Para enfrentar cenários que apontam para aumentos de temperatura de até 5° C e níveis de chuva entre 5% e 15% mais elevados, os estudos não têm fim. Ainda é muito difícil prever como se comportará cada região assolada pelas mudanças climáticas - mesmo para técnicos que fazem prognósticos planetários, como o professor Walter Belik, vinculado ao Instituto de Economia da Unicamp. Há pontos do planeta, como América Latina, África e Ásia, em que o avanço da desertificação é inexorável, segundo ele. Em contrapartida, diz, o norte do Canadá e a Sibéria, regiões conhecidas por estar sempre debaixo da neve, poderão entrar no mapa das áreas agricultáveis, justamente por causa das alterações do clima.

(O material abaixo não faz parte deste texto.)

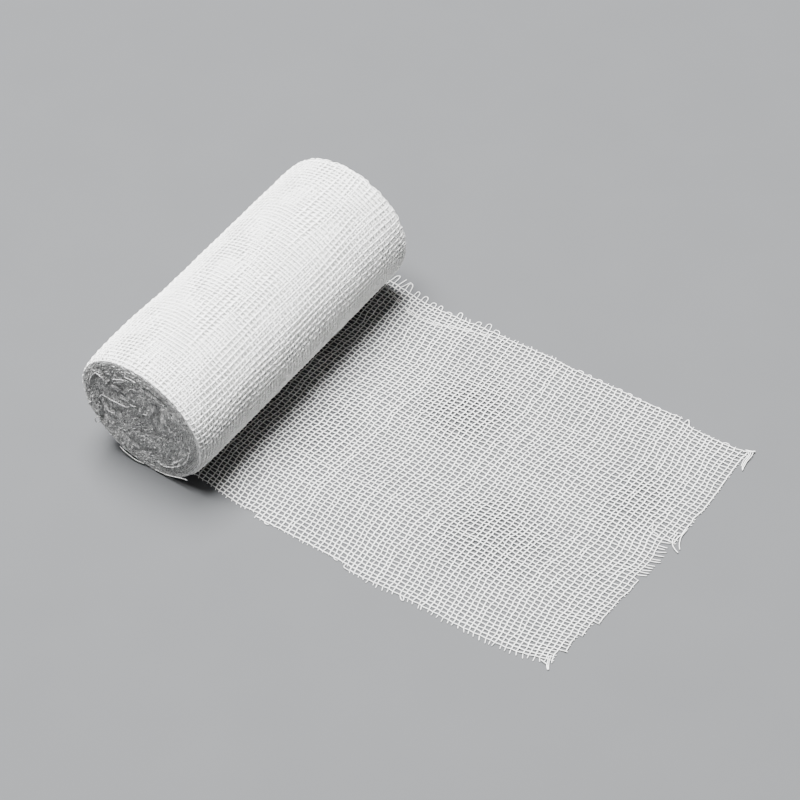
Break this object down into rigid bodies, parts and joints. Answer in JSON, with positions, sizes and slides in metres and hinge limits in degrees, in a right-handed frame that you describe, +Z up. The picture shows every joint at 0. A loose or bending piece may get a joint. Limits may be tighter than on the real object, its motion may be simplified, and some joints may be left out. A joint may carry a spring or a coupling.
{
  "type": "gauze bandage roll",
  "caption": "Roll of open plain-woven white cotton gauze bandage lying on its side, its loose end laid out flat with frayed edges.",
  "frame": {"origin": "bottom centre of the whole part's bounding box", "axes": "+X the way the loose end runs out from under the roll, +Y along the roll's axis, +Z up"},
  "size_m": [0.1772, 0.11, 0.0463],
  "materials": {
    "rolled_gauze": "wound layers of bleached cotton gauze, matte",
    "open_gauze": "single layer of open plain-woven cotton, matte, see-through between its threads",
    "loose_threads": "bleached cotton thread ends, matte"
  },
  "bodies": {
    "root": {"roll": "rolled_gauze", "tail": "open_gauze", "fringe_far": "loose_threads", "fringe_near": "loose_threads", "fringe_end": "loose_threads"}
  },
  "joints": []
}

As políticas protecionistas e as barreiras comerciais também tendem a mudar com a crise de alimentos. Belik prevê que muitos governos que sempre apostaram nos subsídios para garantir a alimentação básica vão mudar de posição. "A segurança alimentar baseada na autossuficiência vai ficar cada vez mais difícil porque os países estão cada vez mais interdependentes." Uma das adaptações mais importantes, segundo Eduardo Assad, da Embrapa, é a mudança da matriz energética. "O Brasil produz o etanol da cana, oito vezes mais eficiente que o petróleo." O produto reduz em média 89% de gases de efeito estufa contra 46% do etanol da beterraba e 31% do etanol do milho. Desde 2003, cerca de 45 milhões de toneladas de CO2 deixaram de ser emitidas, conforme a União da Indústria de Cana-de-Açúcar.